Before we actually get into the meat (vegetable) of this pepper review, there’s some Sherlock Holmes’ level sleuthing that needs to occur.

Last year, I grew Carolina Reapers and Orange Habaneros that I had purchased as seedlings from a local nursery. At the end of the 2016 season, I harvest and collected seeds, labeling each package appropriately. In February, I started sowing the seeds, again, labeling everything properly — or at least I thought.

Everything progressed through the past few months according to plan, that is, until peppers on a plant labeled as a Carolina Reaper started coming in. The pods looked like they were possibly Scotch Bonnets or, as a few Twitter friends suggested, Caribbean Red. And this is where I could use Mr. Holmes’ assistance. I did not collect nor sow any Scotch Bonnet seeds from last year and I didn’t even have any Caribbean Red plants in my bevy of plants.

How I ended up with this pepper is a complete mystery that has been baffling me since it started ripening. But, as you can see by the following photo, there it is… a Caribbean Red (or red habanero if you will).

Caribbean Red Pepper

This pepper isn’t overly large, out-sizing a quarter by a few millimeters. It’s probably not fully ripe as there’s a bit of an orangish red tinge still lingering. The skin is fairly smooth with the exception of a few tiny spikes/thorns that cluster together on one side. It’s a medium-walled chili with a small amount of placenta and moderate number of seeds.

Caribbean Red Pepper

It smells like a habanero, but with a more floral, almost perfumey, presence. There’s a soft fruitiness in the mix as well as the smell of “heat.” It’s not an unpleasant aroma, but that floral trait was a bit unexpected.

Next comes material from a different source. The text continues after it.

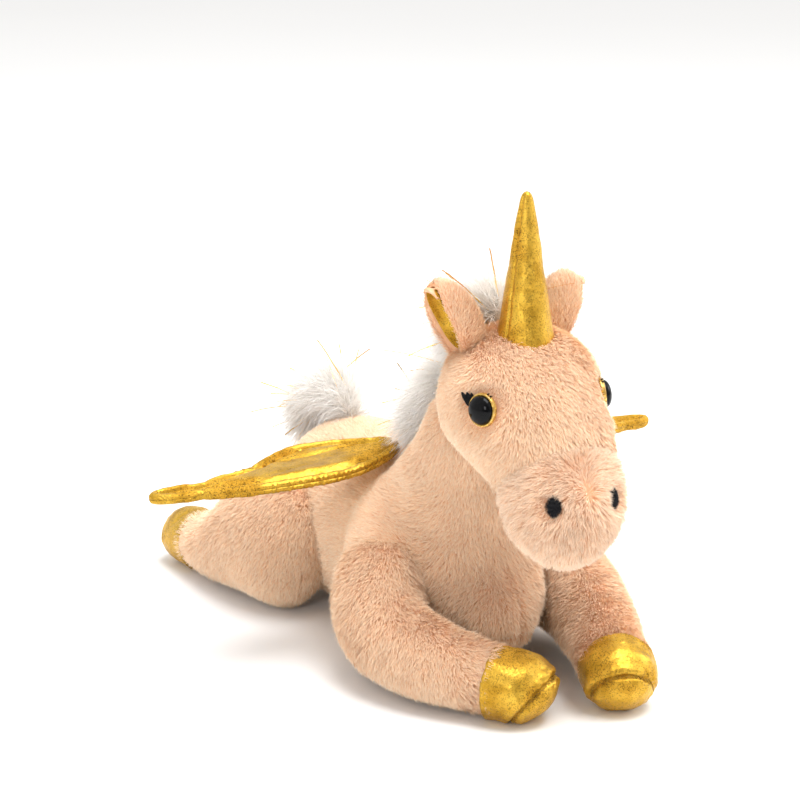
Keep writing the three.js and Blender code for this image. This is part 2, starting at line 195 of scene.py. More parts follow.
def noise3(points: Array, size: float, seed: int) -> Array:
    """Three smooth noises side by side, as a vector for each point."""
    return np.stack([noise(points, size, seed + 17 * k) for k in range(3)], axis=1)


def creases(points: Array, size: float, seed: int) -> Array:
    """Sharp valleys from 0 to 1: the size of a noise, high away from its zero lines."""
    return np.minimum(np.abs(noise(points, size, seed)) * 2.5, 1)


def clump_centre(points: Array, size: float, seed: int) -> Array:
    """The nearest of the scattered centres, one in each cell of a lattice.

    Args:
        points: Places in millimetres.
        size: The lattice's step.
        seed: Picks another scatter.

    Returns:
        For each point the nearest centre.
    """
    cell = np.floor(points / size)
    best = np.full(len(points), np.inf)
    nearest = np.zeros_like(points)
    for step in product((-1, 0, 1), repeat=3):
        c = cell + np.array(step)
        jitter = np.stack([lattice(c, seed + k) for k in range(3)], axis=1)
        centre = (c + jitter) * size
        d = np.einsum("ij,ij->i", points - centre, points - centre)
        closer = d < best
        best[closer] = d[closer]
        nearest[closer] = centre[closer]
    return nearest


def spline(points: Array, t: Array) -> Array:
    """A centripetal Catmull-Rom curve through points, at shares t of its stations.

    Each span's two tangents come from the three chords around it, weighed by the
    square roots of their lengths.

    Args:
        points: The stations, one row each.
        t: Where to read the curve, from 0 at the first station to 1 at the last.

    Returns:
        One row per value of t.
    """
    last = len(points) - 1
    p = np.clip(t, 0, 1) * last
    i = np.minimum(p.astype(int), last - 1)
    w = (p - i)[:, None]
    padded = np.vstack([2 * points[0] - points[1], points, 2 * points[-1] - points[-2]])
    p0, p1, p2, p3 = (padded[i + k] for k in range(4))

    def chord(a: Array, b: Array) -> Array:
        """The square root of the distance between two rows of points."""
        return np.maximum(np.linalg.norm(b - a, axis=1, keepdims=True), 1e-8) ** 0.5

    d0, d1, d2 = chord(p0, p1), chord(p1, p2), chord(p2, p3)
    m1 = ((p1 - p0) / d0 - (p2 - p0) / (d0 + d1) + (p2 - p1) / d1) * d1
    m2 = ((p2 - p1) / d1 - (p3 - p1) / (d1 + d2) + (p3 - p2) / d2) * d1
    c2 = -3 * p1 + 3 * p2 - 2 * m1 - m2
    c3 = 2 * p1 - 2 * p2 + m1 + m2
    return p1 + m1 * w + c2 * w**2 + c3 * w**3


# ---------------------------------------------------------------- forms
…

The flavor almost follows the aroma to a tee. It’s floral with a soft fruitiness and fairly standard “pepper” flavor. It’s got an overall bright character as you crunch through the snappy skin. The flavor hangs around for a good long while as the heat hits.

And that burn is pretty darn fiery. The heat engulfs the tongue briskly spreading slowly to the roof of the mouth before slowly trailing down the throat. The burn lasts a good long while, peaking after a minute or two and then fading to a lingering tingle. It’s definitely must hotter than your standard orange habanero that I’ve grown in the past.

Caribbean Red Pepper

As with just about any habanero, this one can accompany any dish. I tossed the remaining half of mine into grilled steak fajitas later in the evening. It added a good amount of fiery heat without impacting the flavor, which is a bit surprising considering its strong floral quality. At any rate, I’ll keep eating the pods that come off of this plant and maybe I’ll collect some seeds. I’m still confused as to how I got this plant to begin with as I didn’t sow or even own any to begin with. Peppers can be wacky.